Teresa was received by many of the royal houses of Europe, such as English prince Henry Frederick and Queen Anne (her child's godparents) and contemporary writers and artists such as Thomas Herbert and Anthony van Dyck. Herbert considered Robert Shirley "the greatest Traveller of his time", but admired the "undaunted Lady Teresa" even more. Following the death of her husband from dysentery in 1628, and due to impediments from grandees at the court, and the authorities, during the reign of Abbas's successor and grandson Safi (r. 1629–1642), Teresa decided to leave Iran. She lived in a convent in Rome for the rest of her life, devoting her time to charity and religion. As a pious Christian, and because of her love for her husband, Teresa had Shirley's remains transported to Rome from Isfahan and reburied; on the headstone of their mutual grave she mentions their travels and refers to her noble Circassian origins.
Thanks to her exploits, Teresa has been described as someone who subverted patriarchal gender roles common to the Muslim and Christian cultures of her time. Due to their hybrid identities and adventures, Teresa and her husband became the subject of several contemporary literary and visual works. Nevertheless, the story of Teresa as an important woman of the 17th century has been largely overshadowed and obscured by the tale of her husband Robert and his brothers.
Together they made two extended voyages across Europe. In 1611 they travelled to England where Teresa gave birth to their son, Henry. In 1613 they returned to Isfahan on an East India Company ship. The Shirleys continued to travel over the next decade to India, Portugal, Spain and Italy. They went to Rome in 1622, and this picture and the pendant portrait of Robert can be dated to Van Dyck's first visit to the city.
Van Dyck’s training with Rubens had sharpened his eye for the enriching effect offered by sumptuous garments such as those worn by Lady Shirley. Van Dyck had also recently begun to absorb the lessons of Titian and the other great Venetian colourists.
Teresa was a gifted linguist and spoke more than half a dozen languages. Historian Bernadette Andrea recounts how she saved her husband’s life on at least two occasions: ‘once as they set off on their first journey when his Persian enemies sought to kill him, which earned her the accolade "a true Amazon" and again when the couple encountered hostile Portuguese traders on their way to Goa.’ (See the entry for 'Lady Teresa Sampsonia Sherley' in the Oxford Dictionary of National Biography).

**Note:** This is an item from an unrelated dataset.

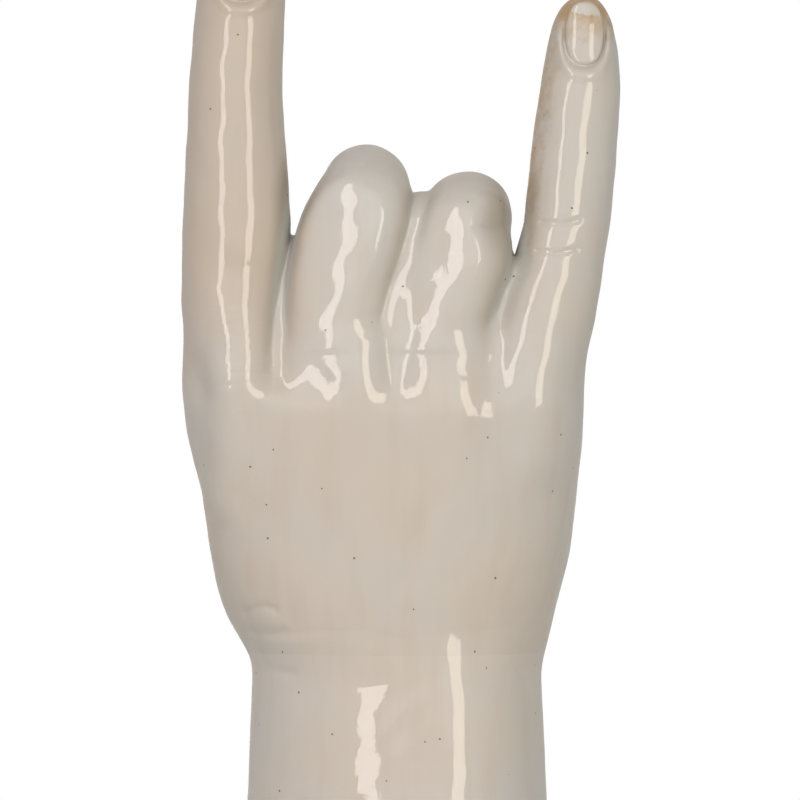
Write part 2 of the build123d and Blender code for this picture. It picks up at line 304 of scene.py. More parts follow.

After Robert’s death, Teresa was accused of the capital crime of apostasy and her property was confiscated. She became a fugitive, hiding in an Augustinian church in Isfahan and an Armenian convent just outside the Safavid capital. She received a special permit to travel, went to Istanbul for three years and then on to Rome where she settled and remained for more than three decades until her death in 1668.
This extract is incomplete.